LoRAniDiff is an innovative image generation project leveraging the power of table diffusion models, fine-tuned with LoRA on a curated set of approximately 1,000 Pixiv images. This project combines the strengths of diffusion models with Low-Rank Adaptation (LoRA) to offer enhanced control and creativity in generating detailed and expressive imagery.
Before you begin, please note that the requirements.txt
for this project is still under preparation and might not cover all dependencies correctly, which could result in installation failures.
-
Clone this repository to your local machine using:
git clone [email protected]:Xiao215/LoRAniDiff.git
-
Install the required dependencies:
pip install -r requirements.txt
Note: As mentioned, the
requirements.txt
is not finalized yet, so installation may fail.
To use LoRAniDiff, you'll need to obtain the model weights by running:
python3 ldm/utils/get_weight.py
With the model weights obtained, you can start generating images as follows:
from transformers import CLIPTokenizer
from ldm.ldm import LoRAniDiff
import torch
DEVICE = 'cuda' if torch.cuda.is_available() else 'cpu'
tokenizer = CLIPTokenizer("model_weight/vocab.json", merges_file="model_weight/merges.txt")
pt_file = "model_weight/LoRAniDiff.pt"
prompt = "give me an image of a cat with a hat"
model = LoRAniDiff(device=DEVICE, seed=42, tokenizer=tokenizer)
model.load_state_dict(torch.load(pt_file, map_location=DEVICE))
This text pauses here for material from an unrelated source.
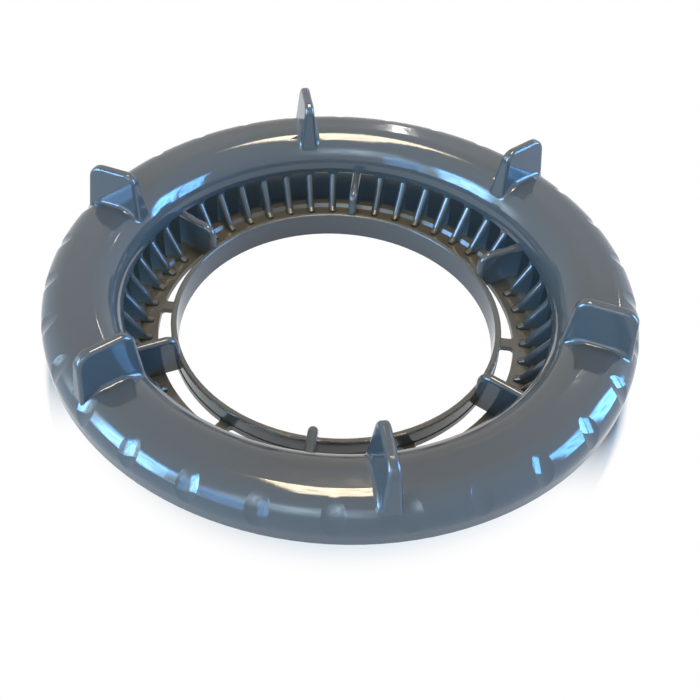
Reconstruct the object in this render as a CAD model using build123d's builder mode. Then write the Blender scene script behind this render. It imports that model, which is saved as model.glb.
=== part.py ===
from build123d import *
from math import cos, radians, sin, tan
import os

# Filter locking ring, one glossy plastic moulding, in millimetres
# Origin on the ring's axis, in the plane of the flat face that it rests on, +Z up

# Hub: a low collar round the hole, whose foot rests on the table, a floor and a raised ledge
hole_diameter = 91.0
collar_wall = 1.7
collar_height = 7.7
collar_edge_radius = 0.5
collar_foot_bevel = 0.6
floor_level = 3.2
floor_thickness = 1.7
step_foot_radius = 55.8
step_run = 0.8
ledge_rise = 1.0
ledge_inset = 0.4

# Drain slots in the floor, next to the collar
slot_width = 3.8
slot_ledge = 0.2
slot_corner_radius = 1.0
bridge_width = 3.2

# Rim: a hollow D section, open underneath, that overhangs the hub
rim_diameter = 162.0
rim_height = 26.0
rim_wall = 2.2
lip_diameter = 119.0
lip_clearance_height = 14.7
lip_band_height = 1.5
lip_band_step = 0.2
skirt_clearance_height = 15.8
rim_outer_radius = 7.5
rim_inner_radius = 9.7

# Finger scoops round the rim's outer shoulder
scoop_count = 30
scoop_depth = 0.45
scoop_half_width = 2.9
scoop_bed_radius = 10.9
scoop_lean = 38.0
scoop_sweep = 70.0

# Vanes between the ledge and the lip
vanes_between_fins = 7
vane_thickness = 2.4
vane_nose_radius = 54.2
vane_nose_height = 1.6
vane_toe_reach = 1.5
vane_toe_height = 0.8
vane_reach_under_lip = 0.9
vane_top_gap = 0.9
window_corner_radius = 1.1

# Inner fins, which stand on the collar and reach the lip
fin_count = 6
inner_fin_thickness = 2.6
inner_fin_setback = 0.8
inner_fin_overlap = 0.3
inner_fin_corner_radius = 3.6
edge_flat = 0.2

# Outer fins, which stand on the rim
outer_fin_turn = 15.0
outer_fin_height = 37.3
outer_fin_tip_thickness = 2.6
outer_fin_draft = 5.5
outer_fin_inner_radius = 62.7
outer_fin_outer_radius = 77.5
outer_fin_inner_lean = 1.5
outer_fin_outer_lean = 2.2
outer_fin_outer_corner = 4.2
outer_fin_inner_corner = 3.5
outer_fin_edge_radius = 1.0
outer_fin_root_fillet = 1.2

# Sizes that follow from the ones above
hole_radius = hole_diameter / 2
collar_radius = hole_radius + collar_wall
slot_inner_radius = collar_radius + slot_ledge
slot_outer_radius = slot_inner_radius + slot_width
floor_underside = floor_level - floor_thickness
step_top_radius = step_foot_radius + step_run
ledge_height = floor_level + ledge_rise
rim_radius = rim_diameter / 2
lip_radius = lip_diameter / 2
ledge_radius = lip_radius - ledge_inset
vane_back_radius = lip_radius + vane_reach_under_lip
vane_toe_radius = vane_nose_radius - vane_toe_reach
shoulder_centre_radius = rim_radius - rim_outer_radius
shoulder_centre_height = rim_height - rim_outer_radius
fin_pitch = 360 / fin_count
vane_pitch = fin_pitch / (vanes_between_fins + 1)
first_fin_angle = fin_pitch / 2

# One finger scoop, lying over the rim's shoulder at the angle zero
# It is a piece of a fat ring whose inner side is the bed of the scoop
scoop_tube_radius = (scoop_half_width**2 + scoop_depth**2) / (2 * scoop_depth)
bed_offset = scoop_bed_radius - (rim_outer_radius - scoop_depth)
bed_centre = Vector(
    shoulder_centre_radius - bed_offset * cos(radians(scoop_lean)),
    0,
    shoulder_centre_height - bed_offset * sin(radians(scoop_lean)),
)
scoop_start = radians(scoop_lean - scoop_sweep / 2)
scoop_direction = Vector(cos(scoop_start), 0, sin(scoop_start))
tube_centre = bed_centre + scoop_direction * (scoop_bed_radius + scoop_tube_radius)
with BuildPart() as finger_scoop:
    with BuildSketch(Plane(origin=tube_centre, x_dir=scoop_direction, z_dir=scoop_direction.cross(Vector(0, 1, 0)))):
        Circle(scoop_tube_radius)
    revolve(axis=Axis(bed_centre, (0, -1, 0)), revolution_arc=scoop_sweep)

# One vane: an upright blade whose rounded edge leans inwards down to a nose with a short toe
vane_top_height = lip_clearance_height + lip_band_step
with BuildPart() as vane:
    with BuildSketch(Plane.XZ):
        with BuildLine():
            Polyline(
                (vane_back_radius, floor_level),
                (vane_toe_radius, floor_level),
                (vane_toe_radius, floor_level + vane_toe_height),
                (vane_nose_radius, floor_level + vane_nose_height),
                (lip_radius, vane_top_height - vane_top_gap),
                (lip_radius, vane_top_height),
                (vane_back_radius, vane_top_height),
                close=True,
            )
        make_face()
    extrude(amount=vane_thickness / 2, both=True)
    nose_edges = (
        vane.edges()
        .filter_by(Plane.XZ)
        .filter_by(lambda edge: edge.center().X < lip_radius and edge.center().Z > floor_level)
        .filter_by(lambda edge: edge.center().Z < vane_top_height)
    )
    fillet(nose_edges, radius=(vane_thickness - edge_flat) / 2)

    # Flared head that rounds the upper corners of the windows
    with BuildSketch(Plane.YZ.offset(lip_radius + lip_band_step)):
        with Locations((0, lip_clearance_height)):
            Rectangle(vane_thickness + 2 * window_corner_radius, 2 * window_corner_radius)
        with Locations((0, lip_clearance_height + window_corner_radius)):
            Rectangle(
                vane_thickness + 2 * window_corner_radius,
                2 * (window_corner_radius - lip_band_step),
                mode=Mode.SUBTRACT,
            )
        corner_offset = vane_thickness / 2 + window_corner_radius
        with Locations(
            (-corner_offset, lip_clearance_height - window_corner_radius),
            (corner_offset, lip_clearance_height - window_corner_radius),
        ):
            Circle(window_corner_radius, mode=Mode.SUBTRACT)
    extrude(amount=vane_back_radius - lip_radius - lip_band_step)

# One inner fin: a level blade from the lip to the collar, rounded along its edge
inner_fin_height = lip_clearance_height + inner_fin_overlap
inner_fin_nose = hole_radius + inner_fin_setback
with BuildPart() as inner_fin:
    with BuildSketch(Plane.XZ):
        with BuildLine():
            FilletPolyline(
                (vane_back_radius, inner_fin_height),
                (inner_fin_nose, inner_fin_height),
                (inner_fin_nose, floor_level),
                radius=inner_fin_corner_radius,
            )
            Line((inner_fin_nose, floor_level), (vane_back_radius, floor_level))
            Line((vane_back_radius, floor_level), (vane_back_radius, inner_fin_height))
        make_face()
    extrude(amount=inner_fin_thickness / 2, both=True)
    rounded_edges = (
        inner_fin.edges()
        .filter_by(Plane.XZ)
        .filter_by(lambda edge: edge.center().X < vane_back_radius and edge.center().Z > floor_level)
    )
    fillet(rounded_edges, radius=(inner_fin_thickness - edge_flat) / 2)

# One outer fin: a blade that thickens towards its root in the rim's shoulder
outer_fin_root_height = shoulder_centre_height
outer_fin_rise = outer_fin_height - outer_fin_root_height
outer_fin_root_thickness = outer_fin_tip_thickness + 2 * outer_fin_rise * tan(radians(outer_fin_draft))
root_inner_radius = outer_fin_inner_radius - outer_fin_inner_lean
root_outer_radius = outer_fin_outer_radius + outer_fin_outer_lean
with BuildPart() as outer_fin:
    with BuildSketch(Plane.XY.offset(outer_fin_root_height)):
        with Locations(((root_inner_radius + root_outer_radius) / 2, 0)):
            Rectangle(root_outer_radius - root_inner_radius, outer_fin_root_thickness)
    with BuildSketch(Plane.XY.offset(outer_fin_height)):
        with Locations(((outer_fin_inner_radius + outer_fin_outer_radius) / 2, 0)):
            Rectangle(outer_fin_outer_radius - outer_fin_inner_radius, outer_fin_tip_thickness)
    loft()
    tip_ends = outer_fin.faces().sort_by(Axis.Z)[-1].edges().filter_by(Axis.Y).sort_by(Axis.X)
    fillet(tip_ends[0], radius=outer_fin_inner_corner)
    tip_ends = outer_fin.faces().sort_by(Axis.Z)[-1].edges().filter_by(Axis.Y).sort_by(Axis.X)
    fillet(tip_ends[-1], radius=outer_fin_outer_corner)
    side_faces = outer_fin.faces().sort_by(Axis.Y)
    outline_edges = side_faces[0].edges() + side_faces[-1].edges()
    fillet(
        [edge for edge in outline_edges if edge.center().Z > outer_fin_root_height + 0.01],
        radius=outer_fin_edge_radius,
    )

# Rim: solid D section with the outer fins and scoops, hollowed from below
with BuildPart() as rim:
    with BuildSketch(Plane.XZ):
        with BuildLine():
            FilletPolyline(
                (lip_radius, lip_clearance_height),
                (lip_radius, rim_height),
                (rim_radius, rim_height),
                (rim_radius, skirt_clearance_height),
                radius=(rim_inner_radius, rim_outer_radius),
            )
            Line((rim_radius, skirt_clearance_height), (lip_radius, lip_clearance_height))
        make_face()
    revolve(axis=Axis.Z)

    # Fine step at the upper edge of the lip band
    with BuildSketch(Plane.XZ):
        with Locations((lip_radius, lip_clearance_height)):
            Rectangle(2 * lip_band_step, 2 * lip_band_height)
    revolve(axis=Axis.Z, mode=Mode.SUBTRACT)

    # The scoop beside each fin cuts into the root fillet, but not into the fin, which is added again
    with PolarLocations(0, fin_count, start_angle=first_fin_angle + outer_fin_turn):
        add(outer_fin.part)
    fillet(rim.edges(Select.NEW), radius=outer_fin_root_fillet)
    with PolarLocations(0, scoop_count):
        add(finger_scoop.part, mode=Mode.SUBTRACT)
    with PolarLocations(0, fin_count, start_angle=first_fin_angle + outer_fin_turn):
        add(outer_fin.part)

    # Hollow, open underneath
    with BuildSketch(Plane.XZ):
        with BuildLine():
            FilletPolyline(
                (lip_radius + rim_wall, 0),
                (lip_radius + rim_wall, rim_height - rim_wall),
                (rim_radius - rim_wall, rim_height - rim_wall),
                (rim_radius - rim_wall, 0),
                radius=(rim_inner_radius - rim_wall, rim_outer_radius - rim_wall),
            )
            Line((rim_radius - rim_wall, 0), (lip_radius + rim_wall, 0))
        make_face()
    revolve(axis=Axis.Z, mode=Mode.SUBTRACT)

# Hub: collar, floor, sloping step and ledge, with the slots, inner fins and vanes
with BuildPart() as hub:
    with BuildSketch(Plane.XZ) as hub_section:
        with BuildLine():
            Polyline(
                (hole_radius, 0),
                (hole_radius, collar_height),
                (collar_radius, collar_height),
                (collar_radius, floor_level),
                (step_foot_radius, floor_level),
                (step_top_radius, ledge_height),
                (ledge_radius, ledge_height),
                (ledge_radius, ledge_height - floor_thickness),
                (step_top_radius, ledge_height - floor_thickness),
                (step_foot_radius, floor_underside),
                (collar_radius, floor_underside),
                (collar_radius - collar_foot_bevel, 0),
                close=True,
            )
        make_face()
        fillet(hub_section.vertices().group_by(Axis.Y)[-1], radius=collar_edge_radius)
    revolve(axis=Axis.Z)

    # Curved drain slots from bridge to bridge
    with BuildSketch() as slots:
        Circle(slot_outer_radius)
        Circle(slot_inner_radius, mode=Mode.SUBTRACT)
        with PolarLocations(slot_inner_radius + slot_width / 2, fin_count):
            Rectangle(slot_width * 2, bridge_width, mode=Mode.SUBTRACT)
        fillet(slots.vertices(), radius=slot_corner_radius)
    extrude(amount=floor_level, mode=Mode.SUBTRACT)

    with PolarLocations(0, fin_count, start_angle=first_fin_angle):
        add(inner_fin.part)
    for index in range(1, vanes_between_fins + 1):
        with PolarLocations(0, fin_count, start_angle=first_fin_angle + index * vane_pitch):
            add(vane.part)

with BuildPart() as locking_ring:
    add(rim.part)
    add(hub.part)

locking_ring.part.label = "locking_ring"

os.makedirs("parts", exist_ok=True)
export_step(locking_ring.part, "parts/locking_ring.step")
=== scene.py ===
"""Filter locking ring: its plastic finish, and the floor, light and camera round it."""

import logging
import math
from dataclasses import dataclass
from enum import Enum

import bpy
from mathutils import Matrix, Vector

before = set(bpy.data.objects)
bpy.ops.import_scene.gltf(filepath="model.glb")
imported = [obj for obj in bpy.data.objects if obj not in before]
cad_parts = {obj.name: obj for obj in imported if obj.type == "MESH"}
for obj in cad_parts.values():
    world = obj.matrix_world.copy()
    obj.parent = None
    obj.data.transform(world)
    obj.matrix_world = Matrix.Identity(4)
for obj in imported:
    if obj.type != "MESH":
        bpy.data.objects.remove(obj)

LOG = logging.getLogger("locking_ring_scene")
RING_NODE = "locking_ring"

Colour = tuple[float, float, float]

WHITE: Colour = (1.0, 1.0, 1.0)
WARM_LAMP: Colour = (1.0, 0.82, 0.58)
PALE_LAMP: Colour = (1.0, 0.96, 0.9)
SKY: Colour = (0.13, 0.45, 1.0)
HAZE: Colour = (0.64, 0.86, 1.0)


class LightSide(Enum):
    """Which way the long side of an area light runs."""

    UPRIGHT = (0.0, 0.0, 1.0)
    ACROSS_THE_ROOM = (-0.15, 0.989, 0.0)


class LightRole(Enum):
    """What an area light is there for: to light matt colour, and to show in reflections."""

    LAMP = (True, True)
    MIRRORED = (False, True)
    FILL = (True, False)


def direction(azimuth: float, elevation: float) -> Vector:
    """Turns two angles into a direction.

    Args:
        azimuth: Angle from +X towards +Y, degrees.
        elevation: Height above the horizon, degrees.

    Returns:
        The unit vector.
    """
    turn = math.radians(azimuth)
    rise = math.radians(elevation)
    return Vector((
        math.cos(rise) * math.cos(turn),
        math.cos(rise) * math.sin(turn),
        math.sin(rise),
    ))


def opaque(colour: Colour) -> tuple[float, float, float, float]:
    """Gives a colour the full opacity that a colour socket takes with it."""
    return (*colour, 1.0)


@dataclass(frozen=True)
class Ramp:
    """A soft step from 0 to 1.

    Attributes:
        start: Value where the step gives 0.
        end: Value where it gives 1.
    """

    start: float
    end: float


@dataclass(frozen=True)
class Pattern:
    """A noise and the values that it gives.

    Attributes:
        label: Label of its nodes.
        scale: Scale of the noise.
        detail: Detail of the noise.
        noise: Stretch of the noise that is used.
        gives: Values at the two ends of that stretch.
        grit: Roughness of the noise.
    """

    label: str
    scale: float
    detail: float
    noise: tuple[float, float]
    gives: tuple[float, float]
    grit: float = 0.5


CURTAIN_FOLDS = Pattern("folds of the curtain", 7.0, 3.0, noise=(0.35, 0.65), gives=(0.7, 2.0))
FLOW_STREAKS = Pattern("flow streaks", 38.0, 3.0, noise=(0.35, 0.75), gives=(0.0, 0.35))
RUBBED_PATCHES = Pattern(
    "rubbed patches", 55.0, 6.0, noise=(0.52, 0.8), gives=(0.0, 1.0), grit=0.65
)
# Painted warm shade: uneven share of the darker, browner colour laid on the hub.
UNEVEN_PAINTED_SHADE = Pattern("uneven painted shade", 90.0, 4.0, noise=(0.3, 0.6), gives=(0.6, 0.95))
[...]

output_image = model.generate(prompt, input_image=None) # Specify your input_image if available
This project provides two datasets for experimentation: TextCaps and Pixiv. The Pixiv dataset was manually scrapped and labeled by Llava7B. To obtain them, run:
python3 ldm/dataset/get_data.py
This project is inspired by and based upon the work described in the paper "High-Resolution Image Synthesis with Latent Diffusion Models". We extend our gratitude to the authors for their groundbreaking contributions to the field:
@misc{rombach2021highresolution,
title={High-Resolution Image Synthesis with Latent Diffusion Models},
author={Robin Rombach and Andreas Blattmann and Dominik Lorenz and Patrick Esser and Björn Ommer},
year={2021},
eprint={2112.10752},
archivePrefix={arXiv},
primaryClass={cs.CV}
}
Special thanks to pytorch-stable-diffusion for providing valuable resources and support in building our stable diffusion model.
Please note that LoRAniDiff is designed for experimental and fun purposes only. It should not be used for any other purposes.